Alonso y Sainz no pasan la muralla de la Q2 con Hamilton lanzando un aviso a Vettel
Se solaparon los planos pintando un lienzo nostálgico, rememorando épocas pretéritas donde su lejanía eran décimas. La realización retrató de forma magistral la realidad dispar de dos campeones: Vettel, peleando con su Ferrari; Alonso, en busca de milagros con su McLaren-Honda. Dos viejos rockeros con, todavía, muchas letras por componer.

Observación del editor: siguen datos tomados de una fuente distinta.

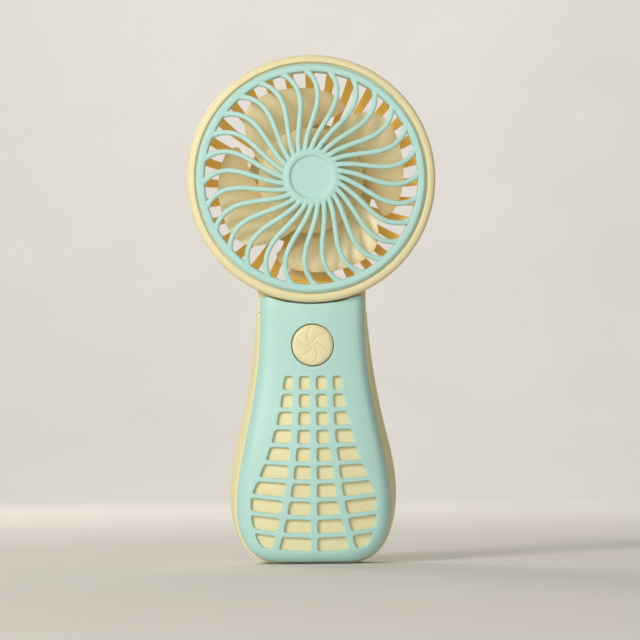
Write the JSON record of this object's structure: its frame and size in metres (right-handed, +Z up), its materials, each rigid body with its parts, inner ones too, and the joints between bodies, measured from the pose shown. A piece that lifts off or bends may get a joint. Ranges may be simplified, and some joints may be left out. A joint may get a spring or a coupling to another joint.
{
  "type": "handheld electric fan",
  "caption": "Small battery fan: round caged head with a swept impeller on a flat bellied handle that stands on its base, with a push button.",
  "frame": {"origin": "middle of the flat base on which the fan stands", "axes": "+Z up along the handle to the head, front with the grille and the button towards -Y, +X to the right seen from the front"},
  "size_m": [0.0906, 0.034, 0.1854],
  "materials": {
    "mint_plastic": "fine matte moulding",
    "cream_plastic": "fine matte moulding",
    "blade_plastic": "smooth, slightly translucent moulding",
    "rotor_steel": "drawn and plated",
    "magnet": "bonded magnet, dull",
    "shaft_steel": "ground",
    "bearing_bronze": "sintered, oiled",
    "lamination": "coated stack",
    "copper_wire": "enamelled winding",
    "circuit_board": "solder mask",
    "chip_black": "moulded epoxy",
    "motor_alloy": "die cast",
    "screw_steel": "zinc plated",
    "wire_sheath": "soft sheath",
    "cell_can": "sleeved can",
    "nickel": "thin strip",
    "foam": "closed-cell foam",
    "socket_steel": "plated shell",
    "lamp_clear": "clear moulding"
  },
  "bodies": {
    "handle": {"head_housing": "cream_plastic", "front_grille": "mint_plastic", "front_bearing": "bearing_bronze", "rear_bearing": "bearing_bronze", "stator_core": "lamination", "stator_windings": "copper_wire", "motor_board": "circuit_board", "motor_driver_chip": "chip_black", "motor_base": "motor_alloy", "motor_screws": "screw_steel", "rear_cap": "cream_plastic", "motor_wires": "wire_sheath", "front_cover": "mint_plastic", "inner_shell": "cream_plastic", "rear_shell": "cream_plastic", "shell_screws": "screw_steel", "switch_housing": "chip_black", "control_board": "circuit_board", "board_components": "chip_black", "battery_cell": "cell_can", "battery_tabs": "nickel", "battery_leads": "wire_sheath", "battery_pad": "foam", "charge_board": "circuit_board", "charging_socket": "socket_steel", "socket_tongue": "chip_black", "indicator_lamp": "lamp_clear", "light_pipe": "lamp_clear"},
    "rotor": {"impeller": "blade_plastic", "rotor_cup": "rotor_steel", "magnet_ring": "magnet", "motor_shaft": "shaft_steel"},
    "button": {"power_button": "cream_plastic"},
    "plunger": {"switch_plunger": "chip_black"}
  },
  "joints": [
    {"name": "impeller_spin", "type": "hinge", "parent": "handle", "child": "rotor", "pos_m": [0, 0, 0.14007], "axis": [0, 1, 0], "continuous": true},
    {"name": "button_press", "type": "slide", "parent": "handle", "child": "button", "axis": [0, 1, 0], "range_m": [0, 0.0004], "stiffness_N_per_m": 1500, "springref_m": -0.0002},
    {"name": "plunger_press", "type": "slide", "parent": "handle", "child": "plunger", "axis": [0, 1, 0], "range_m": [0, 0.0004]}
  ],
  "couplings": [
    {"joint": "plunger_press", "follows": "button_press", "ratio": 1}
  ]
}
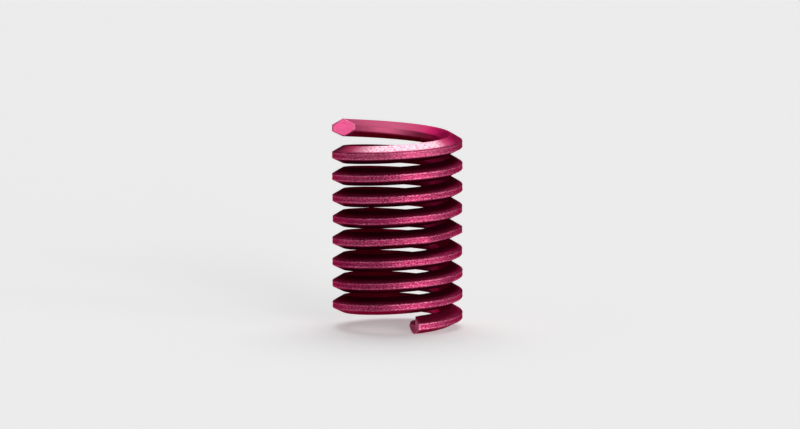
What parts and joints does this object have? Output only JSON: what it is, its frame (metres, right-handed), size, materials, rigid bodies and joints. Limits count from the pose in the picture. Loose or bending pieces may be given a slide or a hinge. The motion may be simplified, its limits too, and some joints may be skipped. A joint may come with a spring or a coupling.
{
  "type": "threaded insert",
  "caption": "Right-hand coil of diamond-section wire that lines a tapped hole with a bolt thread; dyed crimson, with a flat-sided grip turn and its driving tang broken off.",
  "frame": {"origin": "on the coil's axis, level with the lowest point of the wire's lower end", "axes": "+Z along the coil's axis, towards the end where the bolt enters; -Y is the side that the picture shows, and +X its right"},
  "size_m": [0.0078, 0.0078, 0.0125],
  "materials": {
    "dyed_wire": "satin, crimson dye over drawn stainless wire"
  },
  "bodies": {
    "root": {"wire_coil": "dyed_wire"}
  },
  "joints": []
}
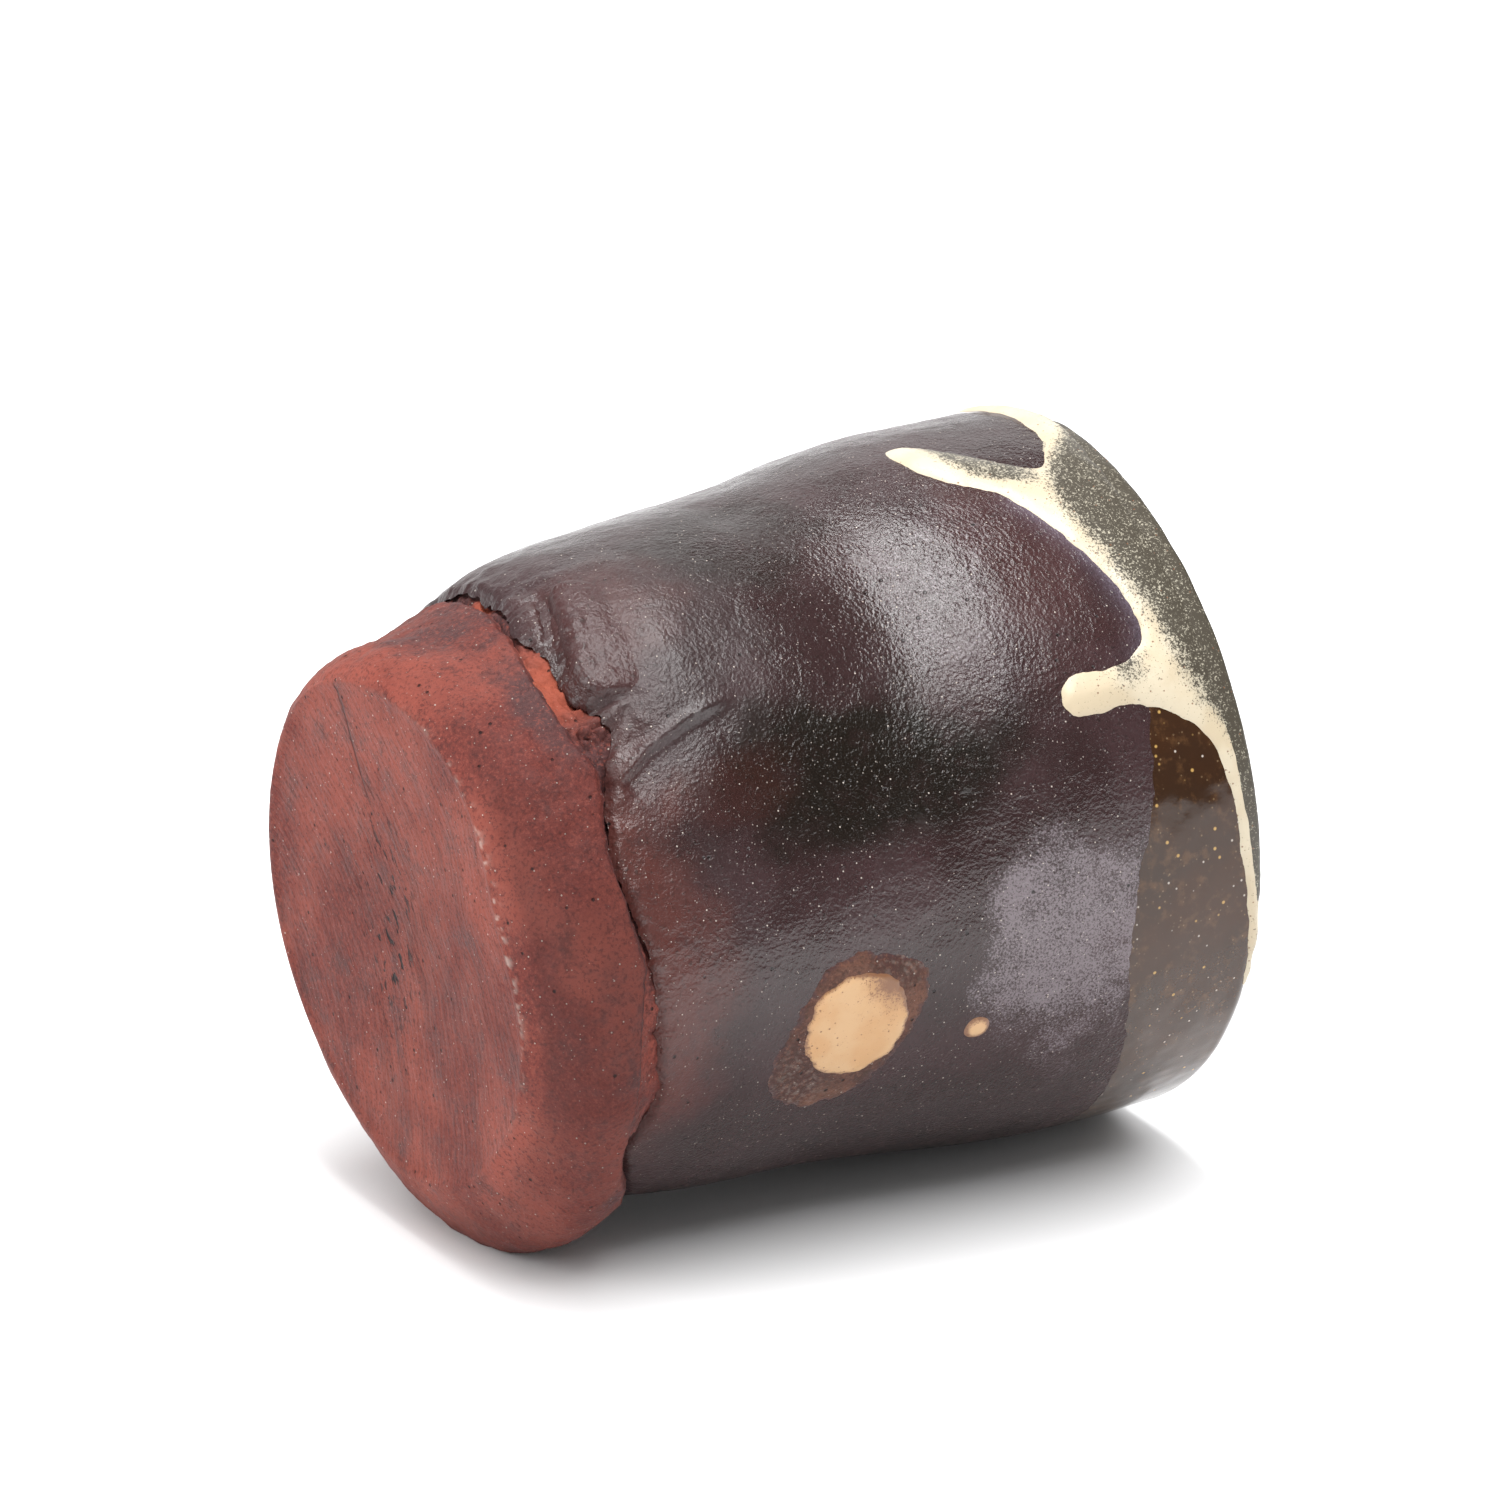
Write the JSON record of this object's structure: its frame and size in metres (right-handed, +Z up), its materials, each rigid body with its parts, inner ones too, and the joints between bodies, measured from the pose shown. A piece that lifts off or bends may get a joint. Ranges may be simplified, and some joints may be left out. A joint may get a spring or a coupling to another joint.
{
  "type": "stoneware sake cup",
  "caption": "Small hand-thrown stoneware sake cup lying on its side: thick red unglazed foot block, dark iron-glazed wall pressed with hollows, amber rim and a cream ash run.",
  "frame": {"origin": "middle of the footprint of the whole cup, on the surface it lies on", "axes": "+Z up, away from the surface the cup lies on; +X along the lying cup from the foot towards the mouth; +Y across"},
  "size_m": [0.0702, 0.0634, 0.0631],
  "materials": {
    "foot_clay": "matte unglazed red stoneware, wire-cut",
    "seam_clay": "matte raw red clay, torn",
    "flap_clay": "thin satin sheen over dark clay",
    "wall_clay": "dense stoneware",
    "body_glaze": "dark purple-brown iron glaze, semi-gloss, pitted",
    "rim_glaze": "dark amber gloss glaze with golden flecks",
    "inner_glaze": "dark brown gloss glaze",
    "glaze_pool": "thick dark gloss glaze",
    "ash_run": "cream ash glaze, satin",
    "ash_film": "speckled grey-green ash film, satin",
    "spot_cream": "peach-cream ash glaze, satin, pin-holed",
    "spot_halo": "brown scorched ring, rough"
  },
  "bodies": {
    "root": {"foot_block": "foot_clay", "seam_coil": "seam_clay", "clay_flap": "flap_clay", "cup_wall": "wall_clay", "body_glaze": "body_glaze", "rim_glaze": "rim_glaze", "inner_glaze": "inner_glaze", "glaze_pool": "glaze_pool", "cream_run": "ash_run", "ash_film": "ash_film", "cream_spot_large": "spot_cream", "cream_spot_small": "spot_cream", "spot_halo": "spot_halo"}
  },
  "joints": []
}
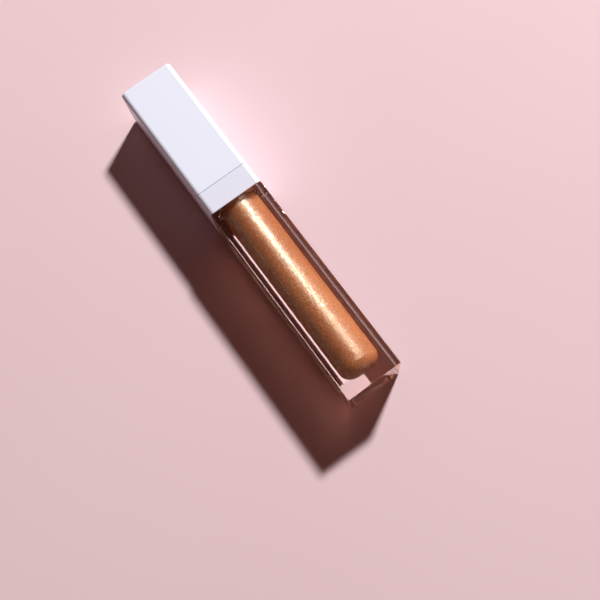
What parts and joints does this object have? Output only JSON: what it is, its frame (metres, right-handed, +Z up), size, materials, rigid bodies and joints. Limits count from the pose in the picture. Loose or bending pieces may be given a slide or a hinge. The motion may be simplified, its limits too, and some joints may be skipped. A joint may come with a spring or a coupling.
{
  "type": "lip gloss tube",
  "caption": "Square clear tube of shimmering lip gloss lying on its side, with a white collar, a white screw cap and a doe-foot applicator wand inside.",
  "frame": {"origin": "on the surface that the tube lies on, under the middle of its length and width", "axes": "+X along the tube from the bottle's base to the end of the cap, +Y across it, +Z up from the side it lies on"},
  "size_m": [0.1106, 0.017, 0.017],
  "materials": {
    "clear_body": "clear, polished, thick-walled",
    "collar_white": "white moulded plastic, smooth",
    "wiper_plastic": "milky natural polyethylene",
    "gloss": "thick golden-bronze gloss with fine shimmer",
    "washer_foam": "soft foamed liner",
    "wand_plastic": "translucent white moulded rod",
    "flock": "short nylon flock, wet with gloss",
    "insert_plastic": "natural polypropylene",
    "cap_white": "white moulded plastic, smooth"
  },
  "bodies": {
    "vial": {"bottle": "clear_body", "collar": "collar_white", "wiper": "wiper_plastic", "gloss_fill": "gloss"},
    "seal": {"sealing_washer": "washer_foam"},
    "wand": {"wand_stem": "wand_plastic"},
    "cap": {"cap_shell": "cap_white", "cap_insert": "insert_plastic", "doe_foot_tip": "flock"}
  },
  "joints": [
    {"name": "wand_pull", "type": "slide", "parent": "vial", "child": "seal", "axis": [1, 0, 0], "range_m": [0, 0.08]},
    {"name": "cap_rise", "type": "slide", "parent": "seal", "child": "wand", "axis": [1, 0, 0], "range_m": [0, 0.0036]},
    {"name": "cap_turn", "type": "hinge", "parent": "wand", "child": "cap", "pos_m": [0, 0, 0.0085], "axis": [1, 0, 0], "range_deg": [0, 540]}
  ],
  "couplings": [
    {"joint": "cap_rise", "follows": "cap_turn", "m_per_rad": 0.00038197}
  ]
}
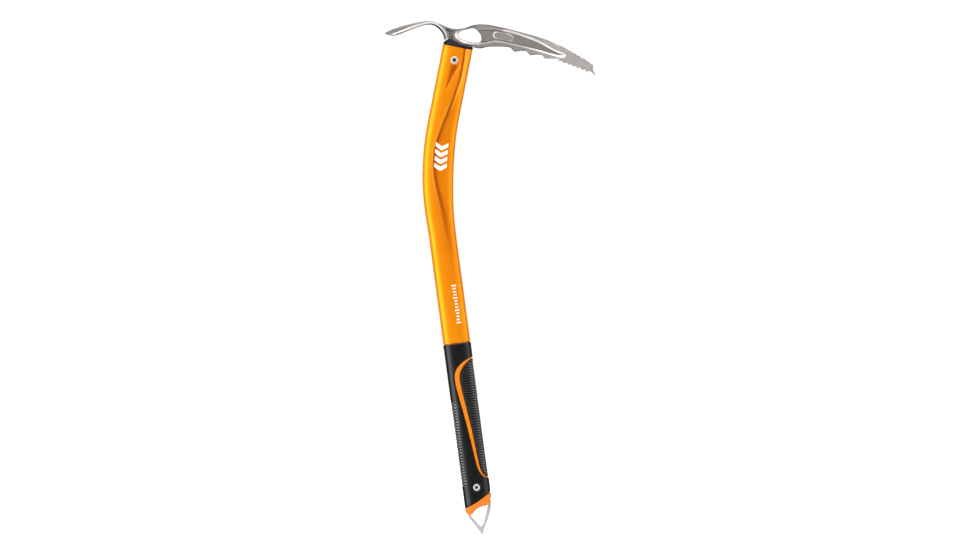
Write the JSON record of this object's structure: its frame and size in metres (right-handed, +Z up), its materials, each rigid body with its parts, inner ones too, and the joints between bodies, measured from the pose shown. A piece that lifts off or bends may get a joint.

A Fernando le sigue funcionando eso de escribir obras de arte en la pista, su estilográfica está cargada de talento, pero sus músicos desentonan y la melodía es tan mezquina como una de Daddy Yankee. En McLaren-Honda, por desgracia, sólo suena eso que canta Luis Fonsi: todo va en exceso despacito.
Vandoorne fue el primero en padecer tal contagio: su ritmo decayó en cuanto su MCL32 rozó el asfalto y se quedó en Q1. Grosjean, Palmer, Verstappen y Ocon le acompañaron, con Giovinazzi haciendo el milagro de colocar su Sauber en Q2… a pesar de estrellarlo ya con la bandera a cuadros ondeando. Max fue la sorpresa: un motor defectuoso sumado a un cúmulo de despropósitos le dejaron en la base de la pirámide.
Porque en esta parrilla estamental, Ferrari y Mercedes tiranizan en una dualidad que, por lo menos, establece una tímida democracia. Un turnismo, como en la España de la Restauración, sin el falso pacifismo de entonces. Así las cosas, la Q2 se ciñó a los cánones establecidos con una tímida sorpresa: Carlos Sainz, undécimo. Fuera de la Q3 como, quién si no, Fernando Alonso. El milagro vaciló por la pista, pura intuición combinado en deseos de una reivindicación que no (puede) llegar. Una vuelta magistral que, con tal motor, no vale para nada.
Siempre Hamilton
La muralla china fue demasiado alta para los Sainz, Magnussen, Alonso, Ericsson y Giovinazzi. Una subida peligrosa, un caos en el que, de momento, Fernando no encuentra la oportunidad. Otra vez, vueltas imposibles, peleas contra su propia sombra, y palmadas en la espalda que, como en el trabajo, si no van acompañadas de trabajo, rendimiento y resultados, sirven de poco.
Dos décimas. Un suspiro. Ni eso. Una milésima. Tres monoplazas. Lewis Hamilton se ha pasado dos semanas en el afilador para sacarle brillo a su martillo: pole, una décima por delante de su nuevo compañero de fatigas. Sebastian Vettel y Ferrari ponen en riesgo a todo un imperio: parece que han robado los planos de La Estrella de la Muerte. Ahí estará la mancha roja, en su retrovisor, cuando todos accionen el embrague. ¿Bottas? A una milésima de Seb. Bienvenidos a la nueva Fórmula 1.